If approved for TPS, individuals are eligible to work legally in the country for as long as their grant of TPS lasts. They are also protected from deportation during that period, unless they commit an offense which violates the terms of TPS. People with TPS may apply for authorization to travel outside of the United States but cannot otherwise leave the country without risking the loss of status.

Who has TPS?

As of May 31, 2024, the most recent date for which data is available, 16 different countries were designated for TPS. For most of those countries, few people hold the status. Combined, fewer than 35,000 people from Afghanistan, Burma, Cameroon, Ethiopia, Nepal, Nicaragua, Somalia, South Sudan, Sudan, Syria, and Yemen held TPS status as of that date. Five countries made up the largest TPS population, with roughly 50,000 TPS beneficiaries from Ukraine, 54,000 from Honduras, 180,000 from El Salvador, 200,000 from Haiti, and 344,000 from Venezuela as of that date. These number are likely higher today following redesignations of TPS for Haiti, Yemen, and Somalia in July 2024, which combined is expected to lead to as many as 320,000 new TPS beneficiaries.

What happens when TPS expires?

Before the 6, 12, or 18 month-period of TPS expires, the DHS secretary generally has to make a decision; whether to extend the previous designation or let it expire. The secretary can also “redesignate” TPS, which would allow people who entered the country after the first designation date to become eligible to apply for TPS.

If DHS extends TPS without redesignating it, those individuals who currently have TPS can apply to renew their status, but any individual who entered after the initial designation will remain ineligible. If DHS allows TPS to expire, then people would lose their status and their work authorization and would either become undocumented or revert to a prior immigration status (if still valid). While the DHS Secretary can terminate TPS before it expires, this has never happened in the history of the program.
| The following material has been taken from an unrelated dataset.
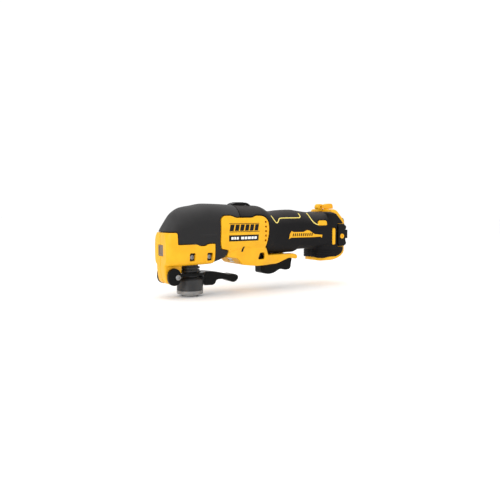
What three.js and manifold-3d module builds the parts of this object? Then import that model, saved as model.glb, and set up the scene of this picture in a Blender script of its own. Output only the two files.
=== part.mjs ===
// A compact cordless oscillating multi-tool, in millimetres.
// +Z is up, +X runs from the tool head back to the battery, and +Y is the tool's right-hand side.
// The origin is the centre of the clamp flange's bottom face, on the axis that the spindle swings about.
import * as THREE from "three";
import { mergeVertices } from "three/addons/utils/BufferGeometryUtils.js";
import Module from "manifold-3d";

const wasm = await Module();
wasm.setup();

// ---- driving dimensions -------------------------------------------------------------------------
const GAP = 0.3; // clearance between pieces that touch on the real tool
const SKIN = 2.4; // thickness of the soft black skin
const WALL = 2.4; // thickness of the rigid shells
const PROUD = 0.8; // how far yellow panels stand out of the black skin
const SIDE_SPAN = 70; // longer than the tool is wide, for cutters that run right through
const SEAM_X = 58; // where the head boot meets the grip
const MOTOR_Z = 82; // height of the motor axis
const CAP_X = 246; // rear face of the battery cap

// ---- spindle and accessory clamp
const FLANGE_R = 16.4;
const FLANGE_NOSE_R = 10.2;
const FLANGE_NOSE_H = 3.4;
const FLANGE_TOP = 7.6;
const HOLDER_BOTTOM = 8;
const HOLDER_TOP = 41;
const NECK_R = 10.3;
const RING_R = 12.5;
const SPINDLE_R = 7;
const PIN_CIRCLE_R = 12.6;
const PIN_COUNT = 8;
const BEARING_BOTTOM = 47;
const UPPER_BEARING_BOTTOM = 94.5;

// ---- lever that lifts the holder
const PIVOT_X = -24.7;
const PIVOT_Z = 26.3;
const NOSE_HALF = 12;
const EAR_IN = 12.6;
const EAR_OUT = 17.6;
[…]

Since 1990, 12 TPS designations have been allowed to expire in total, for the countries of Angola, Bosnia-Herzegovina, Burundi, Guinea, Guinea-Bissau, Kosovo, Kuwait, Lebanon, Liberia, Montserrat, Rwanda, and Sierra Leone.

During the Trump administration, DHS chose to allow TPS for El Salvador, Haiti, Nicaragua, Nepal, and Sudan to expire, arguing that the conditions which had justified their original designation were no longer valid. These expirations were temporarily blocked in court and remained so until President Biden took office and Secretary Mayorkas renewed each designation.

In 2025, the next president and DHS secretary will have only a few months in which to decide the fate of thousands of TPS-holders. TPS for El Salvador expires in March 2025, while TPS for Sudan, Ukraine, and Venezuela expire in April 2025. An additional six countries will lose TPS between May 2025 and July 2025 if not renewed or redesignated.

Thus, if a new administration chooses not to renew TPS for those countries, hundreds of thousands of people could lose their legal status and work authorization within a four-month period in 2025.

Can people with TPS obtain permanent legal status?

TPS provides no independent mechanism for beneficiaries to obtain permanent legal status. That means some individuals may remain here on TPS for years without ever finding a way to acquire lawful permanent resident status.

Given the extensive contributions of people with TPS to the United States and the economy, many people have called for a path to permanent legal status for those who have had TPS for a lengthy period, including over 180,000 Salvadoran TPS beneficiaries who have had the status for over 20 years. Without Congress acting, these individuals will be forced to live their lives in an 18-month limbo at a time, having paid thousands of dollars in application fees over the years and passed numerous backgrounds checks.